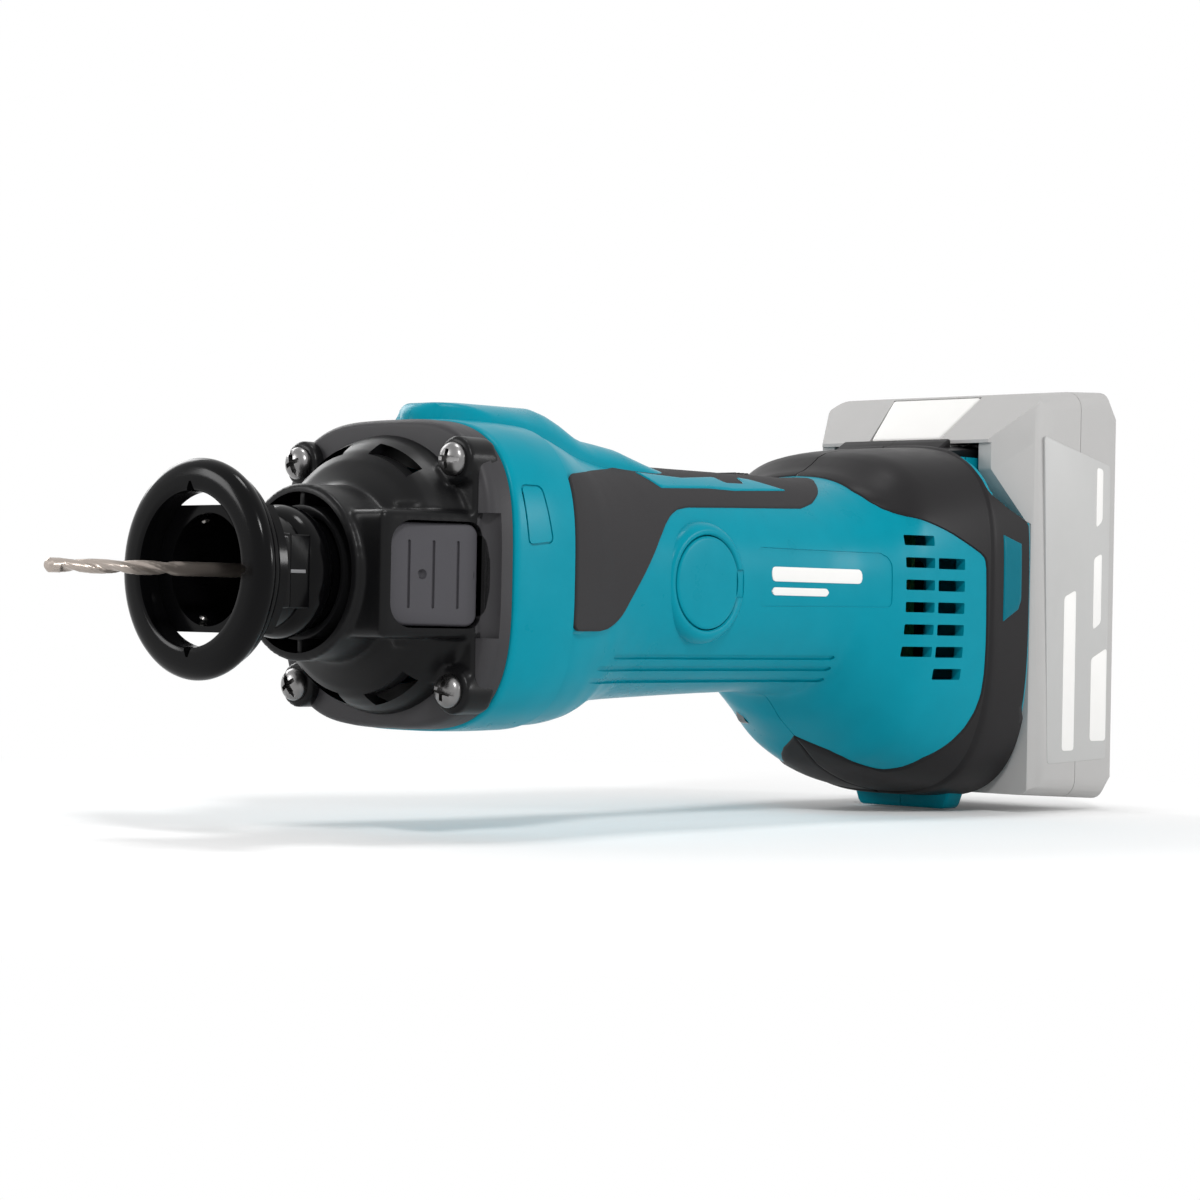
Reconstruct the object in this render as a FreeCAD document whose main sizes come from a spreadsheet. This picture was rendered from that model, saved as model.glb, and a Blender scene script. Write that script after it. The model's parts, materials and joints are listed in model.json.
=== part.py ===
"""Cordless cut-out router: parametric model of the assembly, one solid piece per node.

Frame, in millimetres: the origin is where the spindle axis meets the shoe's front face,
+X runs back along the spindle to the battery, +Z is up and -Y is the side with the
shaft-lock button.
"""
import FreeCAD, Part
import Sketcher
import math
import os
import re

Vector = FreeCAD.Vector
doc = FreeCAD.newDocument("CutOutRouter")

# ---------------------------------------------------------------------------
# Driving dimensions
# ---------------------------------------------------------------------------
SIZES = {
    # shoe: the ring that rests on the work, its cup and its stem
    "shoe_radius": 24.6, "shoe_hole_radius": 17.2, "shoe_thickness": 5.5,
    "shoe_ridge_radius": 22.9, "shoe_ridge_length": 1.9, "shoe_notch": 2.2,
    "cup_radius": 14.6, "cup_wall": 2.0, "cup_step": 0.8, "cup_rear": 30.5,
    "arm_height": 16.5, "arm_flat": 14.9, "rivet_radius": 1.1, "mark_width": 0.8,
    "stem_radius": 13.0, "stem_wall": 1.5, "stem_rear": 45.0,
    # nose housing: neck, dome and flange
    "neck_front": 31.7, "neck_radius": 20.3, "neck_rear": 44.5,
    "guide_radius": 15.35, "guide_bore": 14.3, "guide_step": 33.6, 
    "dome_mid": 48.6, "dome_mid_radius": 27.6, "dome_rear_radius": 32.6, "dome_wall": 2.3,
    "flange_front": 58.0, "flange_half": 35.3, "collar_front": 65.4, "collar_half": 36.6,
    "collar_corner": 21.0, "collar_rear": 84.5,
    "vent_inner": 24.6, "vent_outer": 29.9, "vent_turn": 28.0, "vent_span": 24.0,
    "screw_spacing": 52.66, "screw_head": 3.9, "screw_shank": 2.0, "screw_front": 55.2,
    "boss_radius": 5.4,
    # shaft lock
    "lock_front": 36.4, "lock_rear": 59.0, "lock_height": 23.4, "lock_gap": 0.4,
    "lock_face": 24.5, "lock_slope": 6.4, "lock_inner": 21.4, "lock_corner": 3.4,
    "lock_pin_radius": 2.5, "lock_pin_x": 49.0, "lock_pin_tip": 7.5,
    # depth clamp
    "clamp_x": 38.7, "clamp_lift": 3.5, "clamp_pin_radius": 1.5, "clamp_width": 9.0,
    "clamp_length": 11.5, "clamp_thickness": 3.0,
    # spindle, collet and bit
    "bit_radius": 1.59, "bit_tip": -38.5, "bit_seat": 35.0, "flute_rear": -4.0,
    "nut_front": 21.0, "nut_length": 17.0, "nut_flats": 15.6,
    "shaft_radius": 5.0, "shaft_collar": 7.0, "shaft_front": 23.5, "shaft_rear": 158.5,
    "front_bearing_outer": 13.0, "front_bearing_width": 8.0, "front_bearing_x": 57.0,
    "rear_bearing_outer": 11.0, "rear_bearing_width": 7.0, "rear_bearing_x": 150.0,
    "rear_journal": 4.0,
    # motor
    "fan_x": 68.5, "fan_radius": 24.0, "fan_length": 8.0, "fan_blades": 12,
    "core_x": 86.0, "core_length": 36.0, "core_radius": 15.2, "core_slots": 10,
    "winding_overhang": 7.0, "commutator_x": 132.5, "commutator_length": 13.0,
    "commutator_radius": 10.5, "yoke_x": 80.0, "yoke_length": 46.0, "yoke_radius": 24.0,
    "yoke_wall": 2.4, "magnet_thickness": 5.4, "brush_x": 139.0, "brush_reach": 21.0,
    "cover_radius": 11.5, "cover_face": 30.4,
    # housing
    "wall": 3.0, "skin": 1.5, "station_pitch": 6.0, "handle_half": 29.0, "handle_front": 118.0,
    "seat_x": 264.2, "seat_half_width": 37.4, "seat_top": 39.6, "seat_bottom": 56.0,
    # slide switch
    "switch_x": 166.0, "switch_length": 30.0, "knob_x": 176.0, "knob_length": 9.0,
    "knob_width": 12.0, "knob_thickness": 2.0, "knob_travel": 6.0,
    # battery
    "battery_front": 265.8, "battery_rear": 307.0, "battery_half_width": 37.5,
    "battery_top": 57.0, "battery_bottom": 57.0, "battery_wall": 2.0, "battery_nose": 254.8,
    "rail_half_width": 16.0, "rail_front": 252.6, "rail_gap": 0.5, "rail_bottom": -40.0,
    "cell_radius": 9.0, "cell_length": 65.0, "cell_pitch": 19.2, "cell_rows": 5,
    "latch_half_width": 13.5, "latch_travel": 2.5,
    # fits
    "running_gap": 0.05, "slide_gap": 0.3, "seat_gap": 0.1,
}
sheet = doc.addObject("Spreadsheet::Sheet", "Sizes")
for row, (alias, value) in enumerate(SIZES.items(), start=1):
    sheet.set(f"A{row}", alias)
    sheet.set(f"B{row}", str(value))
    sheet.setAlias(f"B{row}", alias)
doc.recompute()

ALIAS = re.compile(r"\b(" + "|".join(sorted(SIZES, key=len, reverse=True)) + r")\b")
nodes = {}


# ---------------------------------------------------------------------------
# Helpers
# ---------------------------------------------------------------------------
def bind(thing, prop, formula):
    """Drive a property, or a sketch constraint, from the sheet."""
    thing.setExpression(prop, ALIAS.sub(r"Sizes.\1", formula))


def place(thing, x="0", y="0", z="0"):
    """Put a piece at sheet-driven coordinates."""
    for axis, formula in zip("xyz", (x, y, z)):
        if formula != "0":
            bind(thing, f".Placement.Base.{axis}", formula)
    return thing


def node(label, thing):
    """Name a finished sub-part: its label is its file's name."""
    thing.Label = label
    nodes[label] = thing
    return thing


def feature(name, shape):
    """Hold a shape made with Part's own functions."""
    thing = doc.addObject("Part::Feature", name)
    thing.Shape = shape
    return thing


def origin_plane(body, role):
    """Return one of a body's own origin planes."""
    return next(plane for plane in body.Origin.OriginFeatures if plane.Role == role)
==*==
__WHAT IS BEING ASKED__:
Gather all lines where the word "that" appears.

__THE COMPLETED TASK__:
Reconstruct the object in this render as a FreeCAD document whose main sizes come from a spreadsheet. This picture was rendered from that model, saved as model.glb, and a Blender scene script. Write that script after it. The model's parts, materials and joints are listed in model.json.
    # shoe: the ring that rests on the work, its cup and its stem